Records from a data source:

============

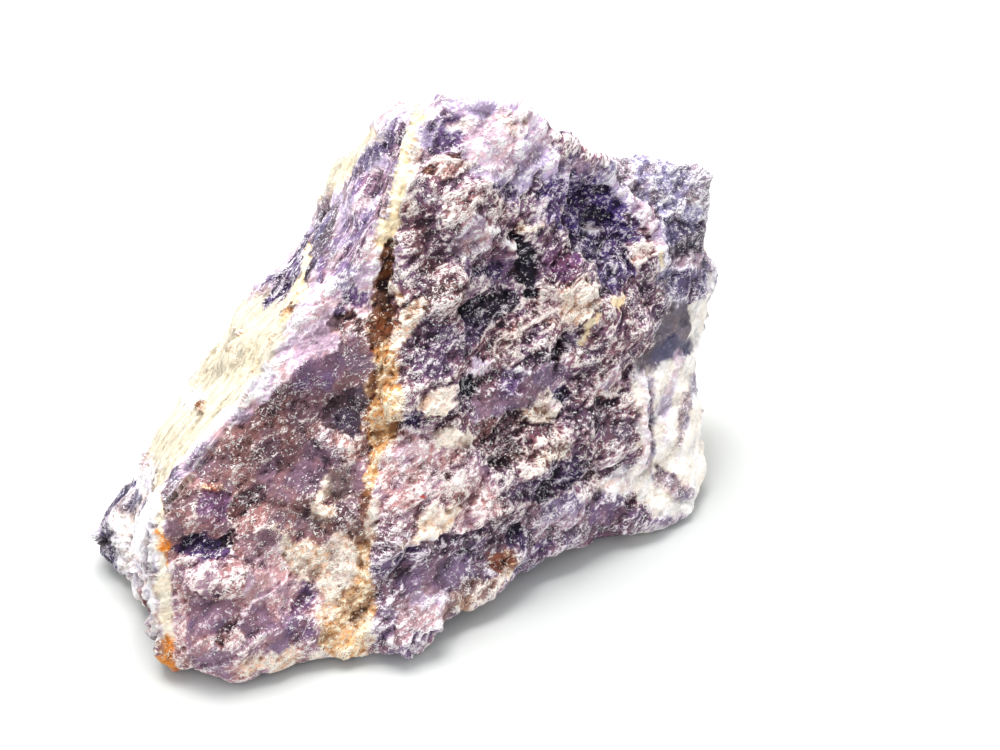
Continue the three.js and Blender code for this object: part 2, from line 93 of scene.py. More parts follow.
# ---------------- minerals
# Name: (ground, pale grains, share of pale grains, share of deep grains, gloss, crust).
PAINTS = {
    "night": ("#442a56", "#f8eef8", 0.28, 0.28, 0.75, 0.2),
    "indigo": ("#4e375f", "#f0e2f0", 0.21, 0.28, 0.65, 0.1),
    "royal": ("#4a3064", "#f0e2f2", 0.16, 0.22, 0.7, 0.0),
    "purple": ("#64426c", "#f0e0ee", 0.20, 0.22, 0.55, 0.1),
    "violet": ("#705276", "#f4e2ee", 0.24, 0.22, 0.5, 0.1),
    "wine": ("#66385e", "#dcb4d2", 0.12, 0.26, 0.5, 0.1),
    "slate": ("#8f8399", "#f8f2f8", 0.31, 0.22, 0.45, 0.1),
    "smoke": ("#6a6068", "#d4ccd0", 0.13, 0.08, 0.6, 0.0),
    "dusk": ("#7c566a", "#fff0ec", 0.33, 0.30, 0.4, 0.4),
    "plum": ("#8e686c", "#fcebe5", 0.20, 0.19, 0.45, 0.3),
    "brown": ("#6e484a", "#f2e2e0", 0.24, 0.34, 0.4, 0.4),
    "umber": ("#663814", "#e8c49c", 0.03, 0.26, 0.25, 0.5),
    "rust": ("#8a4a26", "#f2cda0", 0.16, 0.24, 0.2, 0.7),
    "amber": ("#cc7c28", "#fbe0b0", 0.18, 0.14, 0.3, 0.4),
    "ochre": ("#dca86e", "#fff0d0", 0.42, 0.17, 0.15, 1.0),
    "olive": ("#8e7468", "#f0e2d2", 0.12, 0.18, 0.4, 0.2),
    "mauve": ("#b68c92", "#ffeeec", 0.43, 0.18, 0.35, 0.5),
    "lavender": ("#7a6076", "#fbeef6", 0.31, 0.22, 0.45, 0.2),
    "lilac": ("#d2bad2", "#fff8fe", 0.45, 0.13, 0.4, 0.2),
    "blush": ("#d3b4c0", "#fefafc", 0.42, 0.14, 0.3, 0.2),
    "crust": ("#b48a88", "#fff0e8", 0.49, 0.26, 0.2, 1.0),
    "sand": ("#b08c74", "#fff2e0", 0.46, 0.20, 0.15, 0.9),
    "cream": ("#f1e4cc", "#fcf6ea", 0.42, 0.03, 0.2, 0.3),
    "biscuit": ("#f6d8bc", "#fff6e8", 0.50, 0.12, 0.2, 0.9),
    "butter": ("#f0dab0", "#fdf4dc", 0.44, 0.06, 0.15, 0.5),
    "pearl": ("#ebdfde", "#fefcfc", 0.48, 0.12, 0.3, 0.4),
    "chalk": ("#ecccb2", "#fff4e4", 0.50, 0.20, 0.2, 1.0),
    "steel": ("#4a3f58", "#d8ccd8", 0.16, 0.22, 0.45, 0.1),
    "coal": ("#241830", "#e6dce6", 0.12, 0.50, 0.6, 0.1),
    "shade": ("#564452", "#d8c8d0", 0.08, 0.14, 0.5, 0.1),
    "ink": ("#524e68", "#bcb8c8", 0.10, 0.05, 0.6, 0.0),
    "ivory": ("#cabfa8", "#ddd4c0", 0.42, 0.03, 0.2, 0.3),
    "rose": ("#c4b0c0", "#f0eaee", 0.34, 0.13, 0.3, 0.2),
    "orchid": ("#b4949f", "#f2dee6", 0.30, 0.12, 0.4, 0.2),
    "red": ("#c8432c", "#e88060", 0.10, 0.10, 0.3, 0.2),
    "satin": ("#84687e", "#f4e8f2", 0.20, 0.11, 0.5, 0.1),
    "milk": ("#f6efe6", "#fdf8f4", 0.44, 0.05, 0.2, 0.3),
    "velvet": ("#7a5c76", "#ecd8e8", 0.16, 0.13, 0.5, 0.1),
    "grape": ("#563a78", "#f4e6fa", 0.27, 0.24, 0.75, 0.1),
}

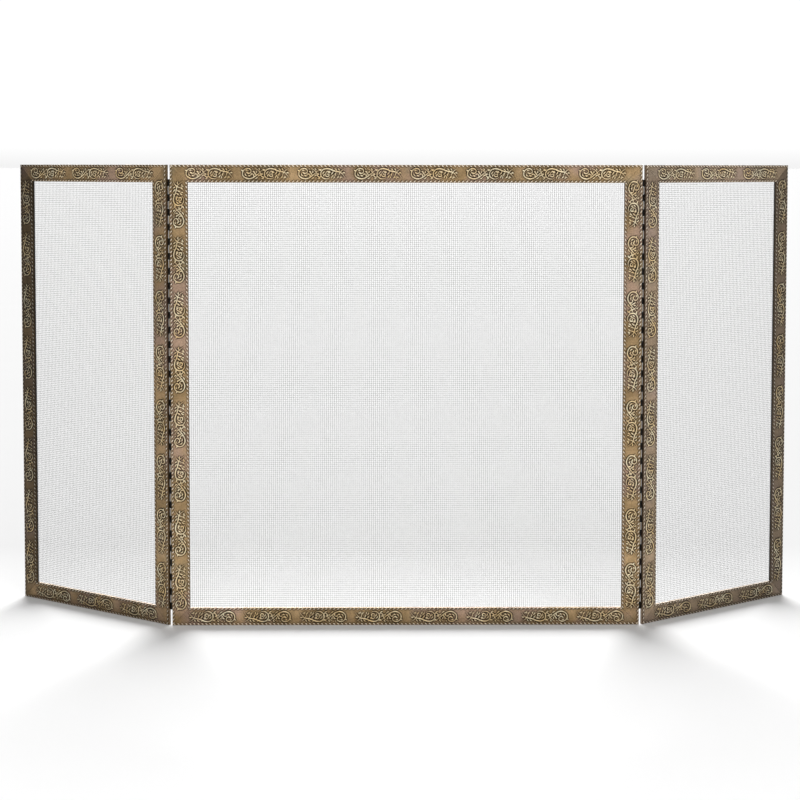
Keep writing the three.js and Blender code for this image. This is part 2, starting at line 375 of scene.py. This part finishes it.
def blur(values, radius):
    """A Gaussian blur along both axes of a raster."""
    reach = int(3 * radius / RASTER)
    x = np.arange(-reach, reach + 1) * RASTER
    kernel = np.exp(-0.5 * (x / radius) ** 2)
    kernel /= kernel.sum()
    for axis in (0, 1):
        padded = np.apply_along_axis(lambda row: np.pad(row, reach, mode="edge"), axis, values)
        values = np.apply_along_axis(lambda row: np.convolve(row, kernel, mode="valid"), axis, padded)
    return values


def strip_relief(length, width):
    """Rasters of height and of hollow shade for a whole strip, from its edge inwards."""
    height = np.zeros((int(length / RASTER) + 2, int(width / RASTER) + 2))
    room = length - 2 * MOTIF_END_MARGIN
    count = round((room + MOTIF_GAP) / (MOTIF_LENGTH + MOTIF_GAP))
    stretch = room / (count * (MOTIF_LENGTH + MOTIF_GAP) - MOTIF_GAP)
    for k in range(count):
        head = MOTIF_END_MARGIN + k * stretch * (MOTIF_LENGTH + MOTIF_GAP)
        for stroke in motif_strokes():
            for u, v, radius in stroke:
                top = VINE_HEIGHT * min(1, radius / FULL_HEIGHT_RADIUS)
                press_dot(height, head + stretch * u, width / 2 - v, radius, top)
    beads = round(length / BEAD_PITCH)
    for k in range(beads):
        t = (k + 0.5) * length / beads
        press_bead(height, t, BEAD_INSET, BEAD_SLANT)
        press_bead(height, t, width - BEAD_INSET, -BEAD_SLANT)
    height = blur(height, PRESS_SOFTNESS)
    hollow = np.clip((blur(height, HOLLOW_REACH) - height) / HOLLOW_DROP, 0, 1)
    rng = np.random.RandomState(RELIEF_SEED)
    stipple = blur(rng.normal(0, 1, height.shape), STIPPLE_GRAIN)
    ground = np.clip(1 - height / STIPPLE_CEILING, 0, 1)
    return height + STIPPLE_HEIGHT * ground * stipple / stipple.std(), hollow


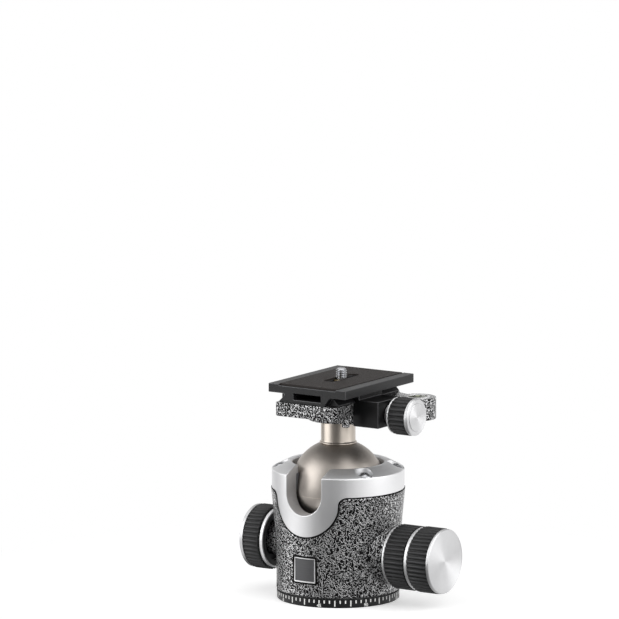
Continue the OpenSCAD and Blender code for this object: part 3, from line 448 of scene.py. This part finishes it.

============

Copy all the lines, exactly.

◆ **Result**
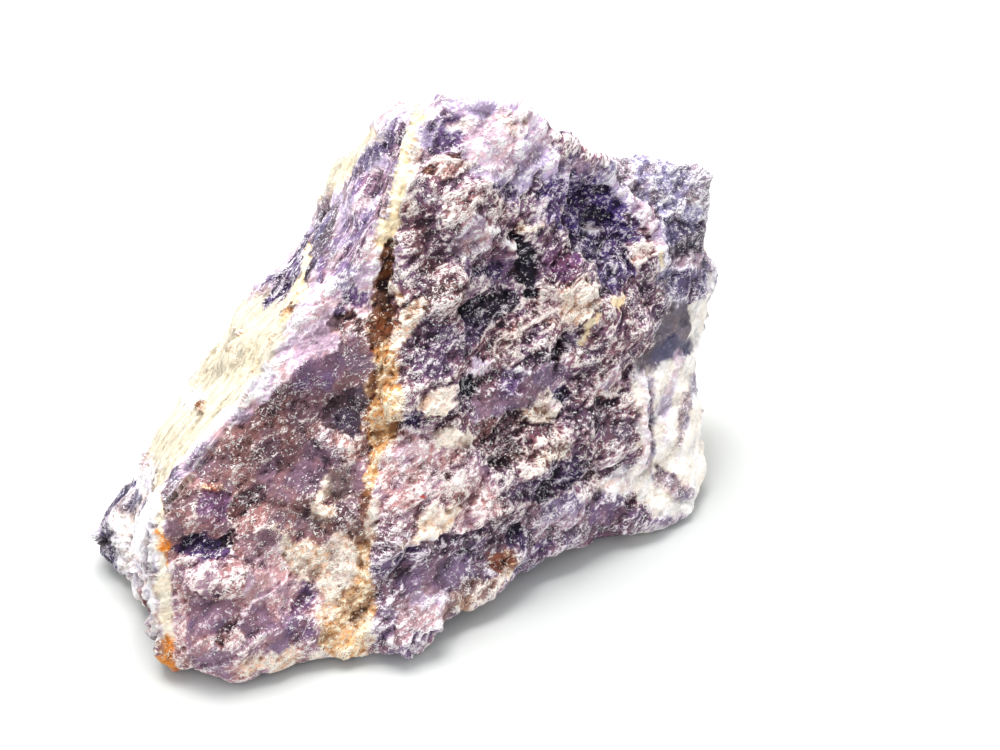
Continue the three.js and Blender code for this object: part 2, from line 93 of scene.py. More parts follow.
# ---------------- minerals
# Name: (ground, pale grains, share of pale grains, share of deep grains, gloss, crust).
PAINTS = {
    "night": ("#442a56", "#f8eef8", 0.28, 0.28, 0.75, 0.2),
    "indigo": ("#4e375f", "#f0e2f0", 0.21, 0.28, 0.65, 0.1),
    "royal": ("#4a3064", "#f0e2f2", 0.16, 0.22, 0.7, 0.0),
    "purple": ("#64426c", "#f0e0ee", 0.20, 0.22, 0.55, 0.1),
    "violet": ("#705276", "#f4e2ee", 0.24, 0.22, 0.5, 0.1),
    "wine": ("#66385e", "#dcb4d2", 0.12, 0.26, 0.5, 0.1),
    "slate": ("#8f8399", "#f8f2f8", 0.31, 0.22, 0.45, 0.1),
    "smoke": ("#6a6068", "#d4ccd0", 0.13, 0.08, 0.6, 0.0),
    "dusk": ("#7c566a", "#fff0ec", 0.33, 0.30, 0.4, 0.4),
    "plum": ("#8e686c", "#fcebe5", 0.20, 0.19, 0.45, 0.3),
    "brown": ("#6e484a", "#f2e2e0", 0.24, 0.34, 0.4, 0.4),
    "umber": ("#663814", "#e8c49c", 0.03, 0.26, 0.25, 0.5),
    "rust": ("#8a4a26", "#f2cda0", 0.16, 0.24, 0.2, 0.7),
    "amber": ("#cc7c28", "#fbe0b0", 0.18, 0.14, 0.3, 0.4),
    "ochre": ("#dca86e", "#fff0d0", 0.42, 0.17, 0.15, 1.0),
    "olive": ("#8e7468", "#f0e2d2", 0.12, 0.18, 0.4, 0.2),
    "mauve": ("#b68c92", "#ffeeec", 0.43, 0.18, 0.35, 0.5),
    "lavender": ("#7a6076", "#fbeef6", 0.31, 0.22, 0.45, 0.2),
    "lilac": ("#d2bad2", "#fff8fe", 0.45, 0.13, 0.4, 0.2),
    "blush": ("#d3b4c0", "#fefafc", 0.42, 0.14, 0.3, 0.2),
    "crust": ("#b48a88", "#fff0e8", 0.49, 0.26, 0.2, 1.0),
    "sand": ("#b08c74", "#fff2e0", 0.46, 0.20, 0.15, 0.9),
    "cream": ("#f1e4cc", "#fcf6ea", 0.42, 0.03, 0.2, 0.3),
    "biscuit": ("#f6d8bc", "#fff6e8", 0.50, 0.12, 0.2, 0.9),
    "butter": ("#f0dab0", "#fdf4dc", 0.44, 0.06, 0.15, 0.5),
    "pearl": ("#ebdfde", "#fefcfc", 0.48, 0.12, 0.3, 0.4),
    "chalk": ("#ecccb2", "#fff4e4", 0.50, 0.20, 0.2, 1.0),
    "steel": ("#4a3f58", "#d8ccd8", 0.16, 0.22, 0.45, 0.1),
    "coal": ("#241830", "#e6dce6", 0.12, 0.50, 0.6, 0.1),
    "shade": ("#564452", "#d8c8d0", 0.08, 0.14, 0.5, 0.1),
    "ink": ("#524e68", "#bcb8c8", 0.10, 0.05, 0.6, 0.0),
    "ivory": ("#cabfa8", "#ddd4c0", 0.42, 0.03, 0.2, 0.3),
    "rose": ("#c4b0c0", "#f0eaee", 0.34, 0.13, 0.3, 0.2),
    "orchid": ("#b4949f", "#f2dee6", 0.30, 0.12, 0.4, 0.2),
    "red": ("#c8432c", "#e88060", 0.10, 0.10, 0.3, 0.2),
    "satin": ("#84687e", "#f4e8f2", 0.20, 0.11, 0.5, 0.1),
    "milk": ("#f6efe6", "#fdf8f4", 0.44, 0.05, 0.2, 0.3),
    "velvet": ("#7a5c76", "#ecd8e8", 0.16, 0.13, 0.5, 0.1),
    "grape": ("#563a78", "#f4e6fa", 0.27, 0.24, 0.75, 0.1),
}

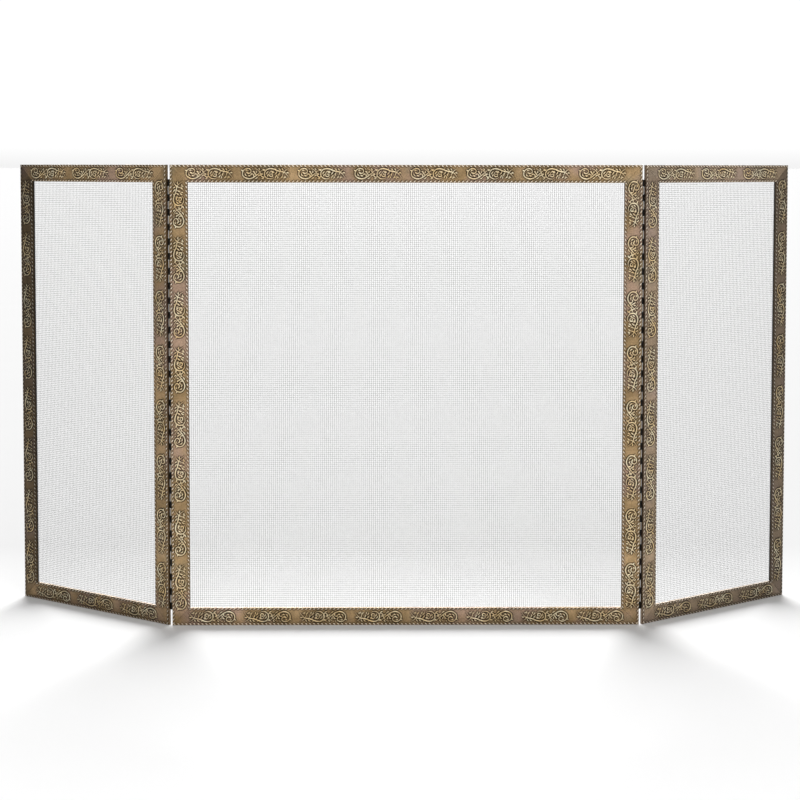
Keep writing the three.js and Blender code for this image. This is part 2, starting at line 375 of scene.py. This part finishes it.
def blur(values, radius):
    """A Gaussian blur along both axes of a raster."""
    reach = int(3 * radius / RASTER)
    x = np.arange(-reach, reach + 1) * RASTER
    kernel = np.exp(-0.5 * (x / radius) ** 2)
    kernel /= kernel.sum()
    for axis in (0, 1):
        padded = np.apply_along_axis(lambda row: np.pad(row, reach, mode="edge"), axis, values)
        values = np.apply_along_axis(lambda row: np.convolve(row, kernel, mode="valid"), axis, padded)
    return values


def strip_relief(length, width):
    """Rasters of height and of hollow shade for a whole strip, from its edge inwards."""
    height = np.zeros((int(length / RASTER) + 2, int(width / RASTER) + 2))
    room = length - 2 * MOTIF_END_MARGIN
    count = round((room + MOTIF_GAP) / (MOTIF_LENGTH + MOTIF_GAP))
    stretch = room / (count * (MOTIF_LENGTH + MOTIF_GAP) - MOTIF_GAP)
    for k in range(count):
        head = MOTIF_END_MARGIN + k * stretch * (MOTIF_LENGTH + MOTIF_GAP)
        for stroke in motif_strokes():
            for u, v, radius in stroke:
                top = VINE_HEIGHT * min(1, radius / FULL_HEIGHT_RADIUS)
                press_dot(height, head + stretch * u, width / 2 - v, radius, top)
    beads = round(length / BEAD_PITCH)
    for k in range(beads):
        t = (k + 0.5) * length / beads
        press_bead(height, t, BEAD_INSET, BEAD_SLANT)
        press_bead(height, t, width - BEAD_INSET, -BEAD_SLANT)
    height = blur(height, PRESS_SOFTNESS)
    hollow = np.clip((blur(height, HOLLOW_REACH) - height) / HOLLOW_DROP, 0, 1)
    rng = np.random.RandomState(RELIEF_SEED)
    stipple = blur(rng.normal(0, 1, height.shape), STIPPLE_GRAIN)
    ground = np.clip(1 - height / STIPPLE_CEILING, 0, 1)
    return height + STIPPLE_HEIGHT * ground * stipple / stipple.std(), hollow


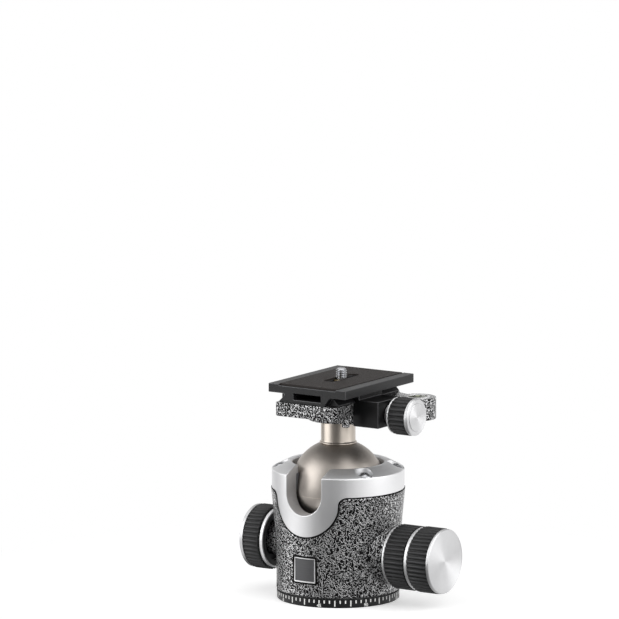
Continue the OpenSCAD and Blender code for this object: part 3, from line 448 of scene.py. This part finishes it.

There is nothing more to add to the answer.